Task brief. Check every line of the data below for the string "JSON", and copy the ones that hold it.

Material.
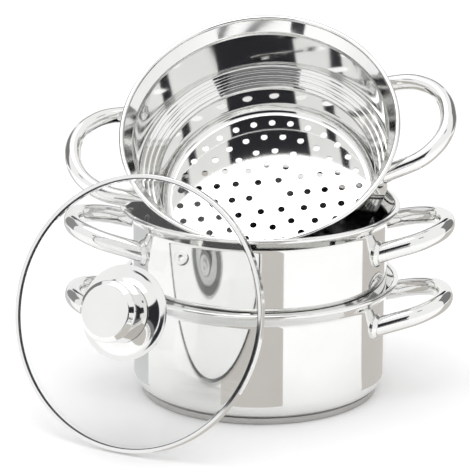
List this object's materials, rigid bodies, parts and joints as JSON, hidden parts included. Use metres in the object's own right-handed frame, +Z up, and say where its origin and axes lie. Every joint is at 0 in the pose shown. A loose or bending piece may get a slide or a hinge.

* * *

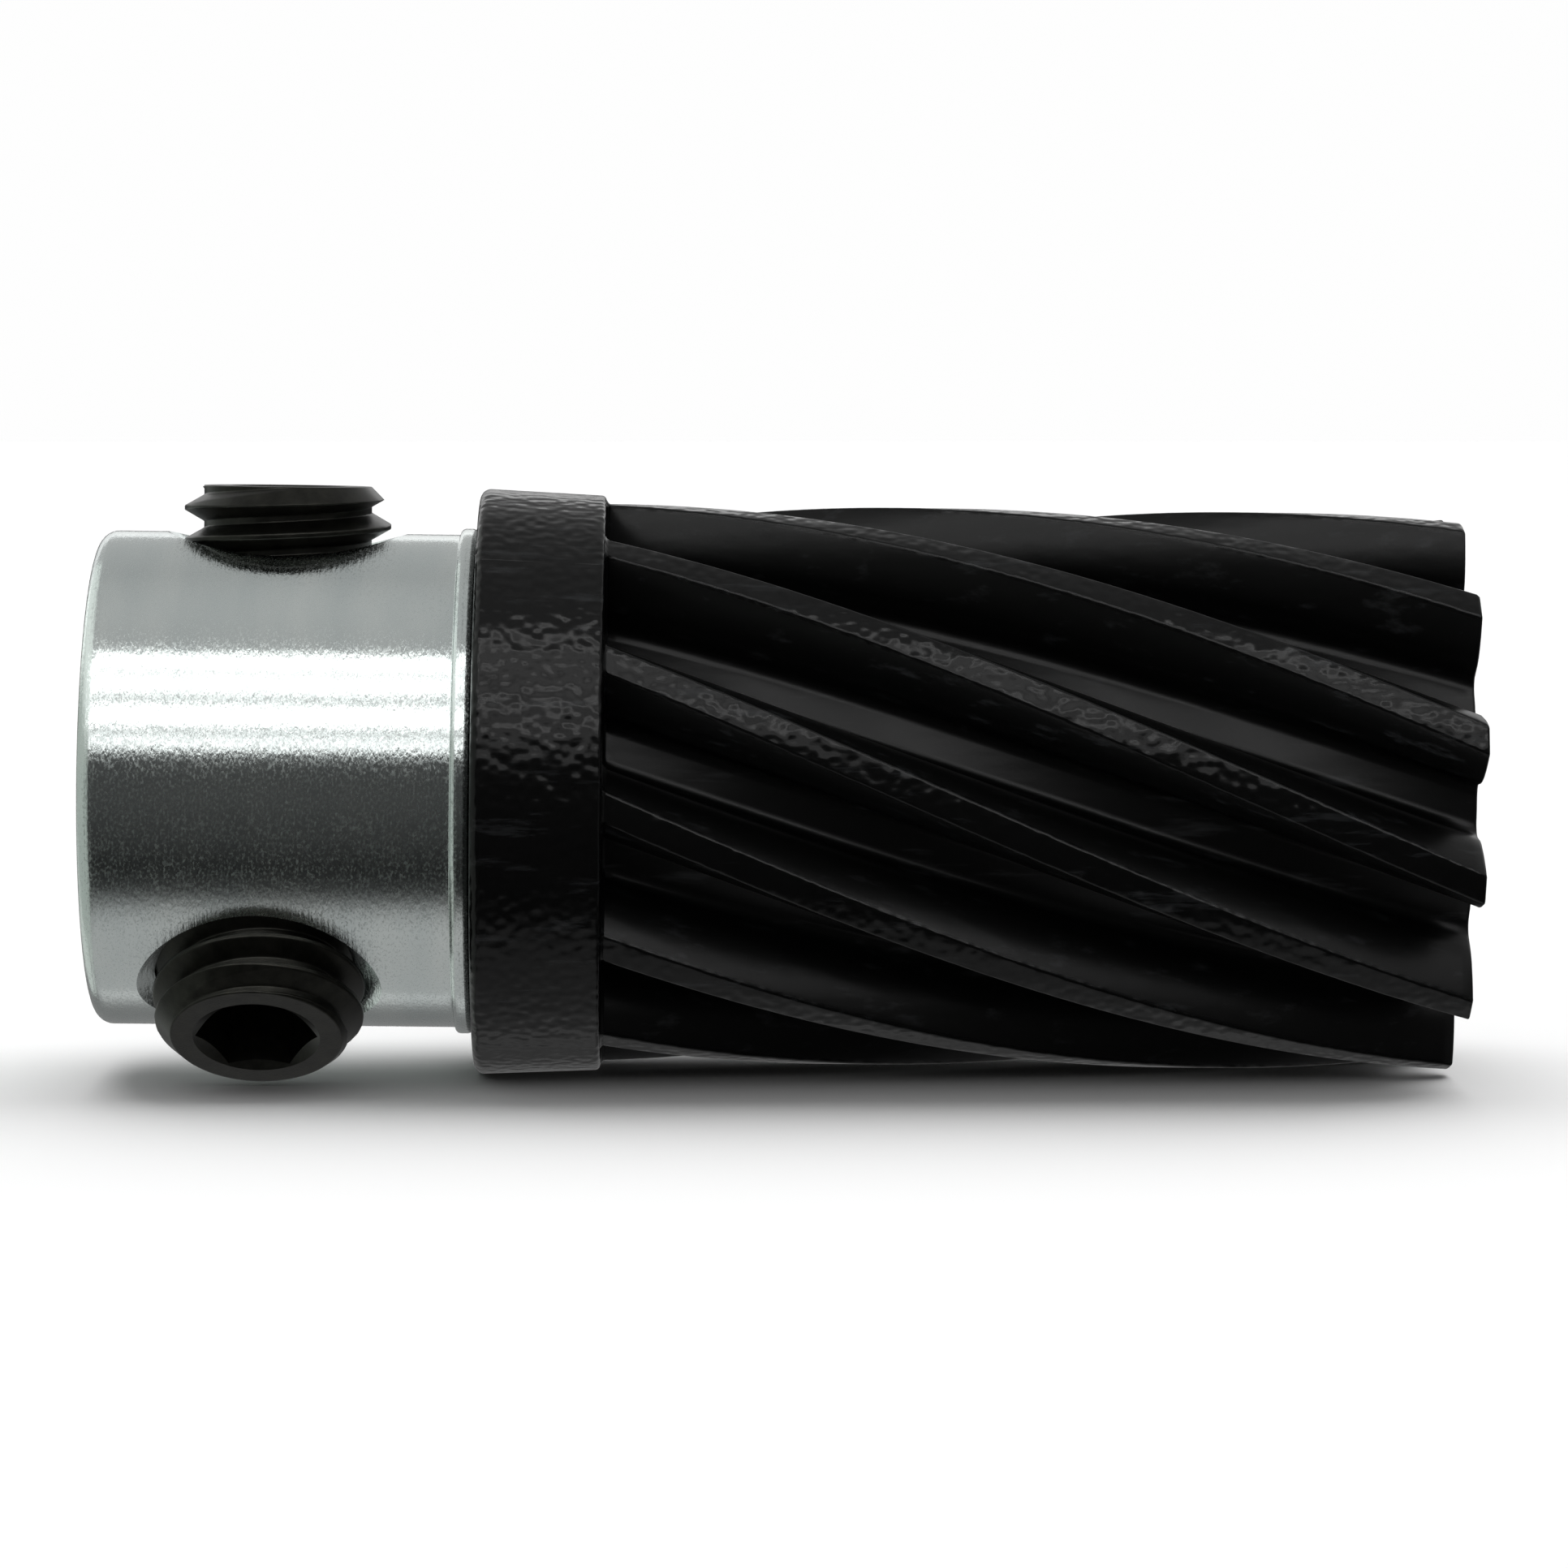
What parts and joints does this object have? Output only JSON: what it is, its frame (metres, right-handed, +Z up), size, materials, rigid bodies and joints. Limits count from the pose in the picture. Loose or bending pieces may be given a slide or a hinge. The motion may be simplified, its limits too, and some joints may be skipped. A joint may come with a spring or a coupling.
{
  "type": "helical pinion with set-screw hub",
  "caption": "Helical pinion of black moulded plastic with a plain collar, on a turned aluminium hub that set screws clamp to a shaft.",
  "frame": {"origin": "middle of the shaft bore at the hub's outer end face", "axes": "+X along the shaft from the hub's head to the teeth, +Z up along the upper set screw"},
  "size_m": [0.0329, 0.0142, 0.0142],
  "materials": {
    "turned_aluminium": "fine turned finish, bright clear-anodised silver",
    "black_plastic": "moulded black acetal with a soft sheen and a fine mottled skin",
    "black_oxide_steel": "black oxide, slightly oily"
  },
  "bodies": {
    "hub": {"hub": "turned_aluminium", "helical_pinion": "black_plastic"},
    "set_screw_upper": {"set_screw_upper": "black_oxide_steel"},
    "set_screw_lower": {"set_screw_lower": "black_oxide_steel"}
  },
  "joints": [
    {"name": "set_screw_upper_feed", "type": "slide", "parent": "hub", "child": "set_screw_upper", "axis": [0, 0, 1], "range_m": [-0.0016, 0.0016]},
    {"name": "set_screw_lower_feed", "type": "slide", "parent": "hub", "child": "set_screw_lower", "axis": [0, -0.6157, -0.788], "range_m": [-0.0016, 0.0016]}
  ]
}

Problem solution.
List this object's materials, rigid bodies, parts and joints as JSON, hidden parts included. Use metres in the object's own right-handed frame, +Z up, and say where its origin and axes lie. Every joint is at 0 in the pose shown. A loose or bending piece may get a slide or a hinge.
What parts and joints does this object have? Output only JSON: what it is, its frame (metres, right-handed, +Z up), size, materials, rigid bodies and joints. Limits count from the pose in the picture. Loose or bending pieces may be given a slide or a hinge. The motion may be simplified, its limits too, and some joints may be skipped. A joint may come with a spring or a coupling.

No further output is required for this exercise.